Standard Turbo · Text-to-Video
Ideal for rapid text-driven video creation pipelines and social content automation.
kling-video-v3-standard-turbo-text-to-video
Standard Turbo · Image-to-Video
Animate still images with natural motion, camera movement, and environmental effects.
kling-video-v3-standard-turbo-image-to-video
Turbo Pro · Text-to-Video
Higher-fidelity text-to-video for professional campaigns and brand-level productions.
kling-video-v3-turbo-pro-text-to-video
Turbo Pro · Image-to-Video
Production-grade image animation with enhanced subject consistency and frame stability.
kling-video-v3-turbo-pro-image-to-video
Frequently Asked Questions
What's the difference between Standard Turbo and Turbo Pro?
Both run on the V3 architecture and support the same input modes. The Pro tier offers meaningfully better subject consistency — particularly important for faces, products, and brand assets — as well as improved inter-frame stability and motion accuracy. Standard Turbo is the right choice for most social and prototyping workflows; Turbo Pro is for work where visual precision matters commercially.
Does Kling 3.0 Turbo really generate audio automatically?

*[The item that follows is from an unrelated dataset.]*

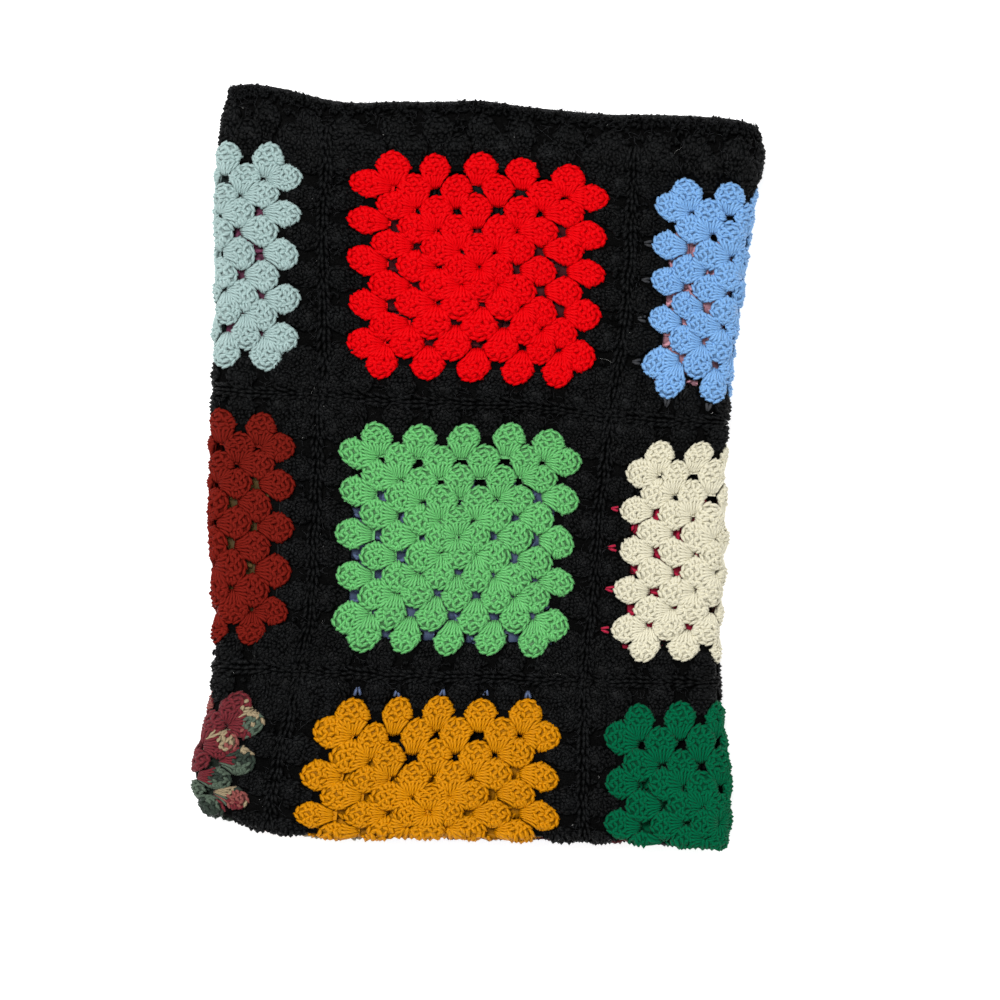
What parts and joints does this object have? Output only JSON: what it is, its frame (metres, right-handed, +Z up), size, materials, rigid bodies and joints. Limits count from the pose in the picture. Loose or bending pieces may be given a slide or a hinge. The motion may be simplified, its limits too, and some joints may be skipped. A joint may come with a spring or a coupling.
{
  "type": "folded granny square blanket",
  "caption": "Crocheted throw of multicoloured granny squares joined and edged in black, folded in half and then in thirds, lying flat.",
  "frame": {"origin": "centre of the bounding box, on the surface the folded blanket lies on", "axes": "+Y towards the blanket's own edges, along its length; +X across it, to the right as the picture shows it; +Z up"},
  "size_m": [0.327, 0.4378, 0.0296],
  "materials": {
    "yarn": "matt, slightly fuzzy crocheted yarn"
  },
  "bodies": {
    "root": {"blanket": "yarn"}
  },
  "joints": []
}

Yes. Native audio generation is a V3 feature across all variants. The audio is synthesized in the same generation pass as the video, so it's contextually tied to the visual content. It's not a stock audio overlay — though as with any generative output, results will vary depending on the prompt and content type.

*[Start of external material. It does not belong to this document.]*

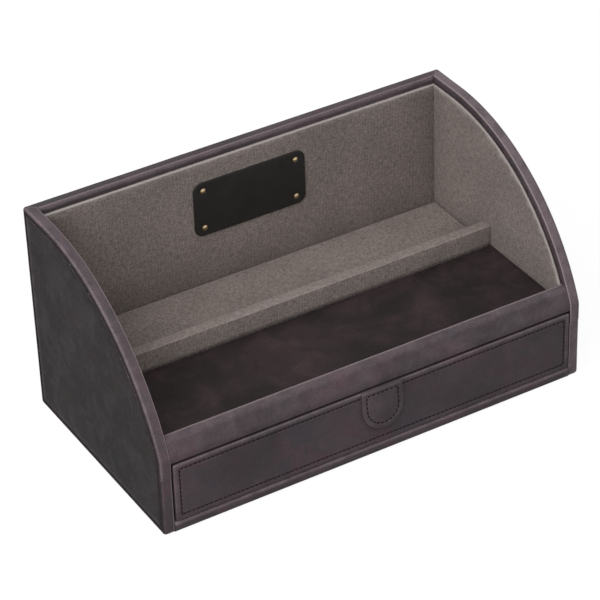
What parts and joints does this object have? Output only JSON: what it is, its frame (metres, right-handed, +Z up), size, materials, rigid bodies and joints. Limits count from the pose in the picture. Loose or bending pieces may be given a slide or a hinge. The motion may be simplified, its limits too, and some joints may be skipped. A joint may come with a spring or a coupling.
{
  "type": "charging station organizer",
  "caption": "Leather-covered desk organizer with curved ends, a front tray, a lift-out platform over a power strip bay, and a drawer with a pull tab.",
  "frame": {"origin": "middle of the footprint, on the surface that the case stands on", "axes": "+X to the right seen from the front, +Y from the drawer to the back wall, +Z up"},
  "size_m": [0.33, 0.1847, 0.1617],
  "materials": {
    "case_leather": "distressed matt, grey-brown",
    "tray_leather": "distressed matt, near black",
    "patch_leather": "smooth matt, bare",
    "lining_canvas": "fine canvas weave, taupe",
    "fibreboard": "unpainted fibreboard",
    "base_felt": "dark felt",
    "glide_plastic": "matt black",
    "rivet_brass": "aged brass"
  },
  "bodies": {
    "case": {"left_side_leather": "case_leather", "right_side_leather": "case_leather", "back_leather": "case_leather", "sill_leather": "case_leather", "front_rail_leather": "case_leather", "tray_mat": "tray_leather", "label_patch": "patch_leather", "divider_canvas": "lining_canvas", "left_liner_canvas": "lining_canvas", "right_liner_canvas": "lining_canvas", "back_liner_canvas": "lining_canvas", "left_side_board": "fibreboard", "right_side_board": "fibreboard", "back_board": "fibreboard", "base_board": "fibreboard", "front_rail_board": "fibreboard", "deck_board": "fibreboard", "partition_board": "fibreboard", "left_liner_core": "fibreboard", "right_liner_core": "fibreboard", "back_liner_core": "fibreboard", "cleat_left": "fibreboard", "cleat_right": "fibreboard", "cleat_back": "fibreboard", "base_felt": "base_felt", "drawer_glide_left": "glide_plastic", "drawer_glide_right": "glide_plastic", "cord_grommet": "glide_plastic", "patch_rivets": "rivet_brass"},
    "platform": {"platform_board": "fibreboard", "platform_canvas": "lining_canvas"},
    "drawer": {"drawer_front_board": "fibreboard", "drawer_front_leather": "case_leather", "drawer_left_side": "fibreboard", "drawer_right_side": "fibreboard", "drawer_back": "fibreboard", "drawer_bottom": "fibreboard", "drawer_lining": "lining_canvas", "pull_tab_root": "case_leather"},
    "pull_tab": {"pull_tab": "case_leather"}
  },
  "joints": [
    {"name": "drawer_slide", "type": "slide", "parent": "case", "child": "drawer", "axis": [0, -1, 0], "range_m": [0, 0.07]},
    {"name": "platform_lift", "type": "slide", "parent": "case", "child": "platform", "axis": [0, 0, 1], "range_m": [0, 0.105]},
    {"name": "pull_tab_flex", "type": "hinge", "parent": "drawer", "child": "pull_tab", "pos_m": [0.0025, -0.09175, 0.0478], "axis": [-1, 0, 0], "range_deg": [0, 80]}
  ]
}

Which model should I use for e-commerce product videos?
For most e-commerce work, the Turbo Pro image-to-video variant is the stronger choice. It has enhanced mechanisms for preserving object appearance across frames, which is critical when the product's precise design details need to remain stable and recognizable throughout the video.
Can I control camera movement in the output?
Yes. Camera motion is controllable through prompting for text-to-video, and the model supports a range of cinematic camera behaviors including panning, zooming, tracking shots, orbital movement, and tilts. More detailed camera direction in the prompt generally leads to more precise camera behavior in the output.